We were engaged for a year, as planning a wedding and trying to finish college takes time, you know? The year flew by! As it turned out, several of our friends and family members got engaged and married that same year. Some of them teased us by saying, "First to get engaged, last to get married!" Our wedding took place on the Saturday that followed Thanksgiving, November 27 which also happens to be my brother's birthday! He didn't seem to mind that we picked that date. It was a beautiful service, I thought. We were surrounded by friends and family and had a great time celebrating afterwards! We spent our wedding night in Memphis at the Peabody, and then left for Maui a couple of weeks later. We covered every inch of that island while there, took the road to Hana, snorkeled, spotted blue whales, traveled to the top of Mount Haleakala for a breathtaking sunrise, and of course, pigged out at a traditional Hawaiian luau.

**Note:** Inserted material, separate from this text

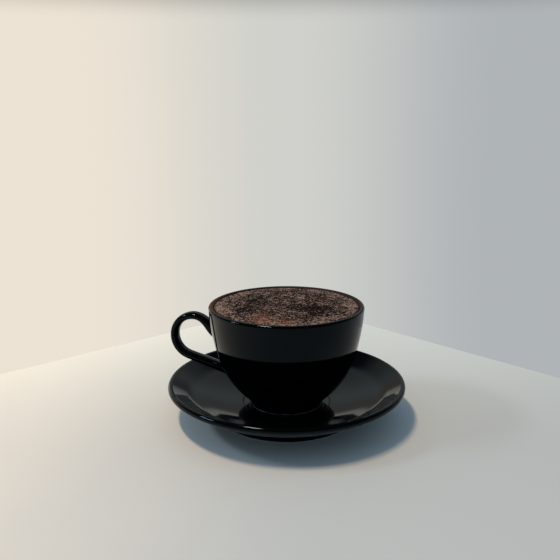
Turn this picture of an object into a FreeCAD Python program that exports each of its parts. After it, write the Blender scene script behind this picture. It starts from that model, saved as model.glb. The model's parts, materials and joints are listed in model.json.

And now, 10 years later, we will return to the Hawaiian islands yet again, to celebrate where we've come in 10 year's time. 10 YEARS...it is hard to believe that in this time we have experienced so much change, but yet still remain mostly who we were when we first set out on this journey. God has blessed us with so much that I feel completely undeserving of. I look at my 3 children and try hard to think about the time in our marriage before they arrived. It's sometimes hard to do! I love that I can look at each of them and see my husband in them. I think I have loved him more with the birth of each one. I am thankful for each and every moment of life we have experienced together over the last 10 years. And I am looking forward to the next 10 years and more with him!

Happy Anniversary, Jan!
Thank you for 10 wonderful years! 
P.S. I am glad you asked me.

5 comments:

Unknown said...

Nicole,
Thank you for saying yes!! I am the truly blessed one...maybe even a bit lucky!! I will never be able to express how much I love you in words or write as beautiful as you!! So here it is as simple - as I am!! I am thankful for you & our family!! Thank you for mothering our lovely children! I think they have your beauty! I love you & enjoy you!! I love you more now & my love grows for you daily! You are my dream of the perfect woman! I can only thank God for the blessing He prepared for me in you!! Thank you for being a wonderful wife, girlfriend, best friend, & mother! I am a blessed man! The 10 years of this marriage I view as just a beginning of a wonderful journey here on earth until death do us part...I am most happy about knowing that we are both Christians. Knowing this promises us both an eternal life that not even death can separate. So I am commiting past death do us part...I just hope God will allow me to continue our wonderful relationship in the after life...an eternal relationship. Because I promise that my love does not stop with the heart. It is a true love from deep in my soul...Thank you God for the blessings & Thank you Nicole for saying yes!
Happy Anniversary!!
I love you!
Jan Wade

Laura Dawson said...

How sweet to get a response from him, Nicole! Jan, Rob said no more looking in rear view mirrors! Hope you guys have a wonderful trip! Happy Anniversary!

Amy said...

Nicole, you made me tear up...but then, I went to post a comment and now I'm bawling. Thanks Jan! LOL Happy Anniversary to you two! You have the most beautiful children and God has blessed you. We are blessed to have you as friends, and wish you the happiest day of all!! LOTS OF LOVE!!!
AMY

Christi said...

Okay, I'm glad I'm not the only one crying here! Jan and Nicole -- I love you both very much and am so glad you found each other. Just think, Jan, what if you'd never opened that shaved ice stand? Funny how life's steps lead us to great things that we'd never expect. It took losing my scholarship & my dad getting sick to get me back to Memphis. Then my boyfriend broke up with me....I wasn't sure how much worse it was going to get and then, guess who was living just around the corner?

Elizabeth said...

Congratulations on 10 years! What an accomplishment...and three beautiful children in the process! Hope you all have a wonderful trip and anniversary!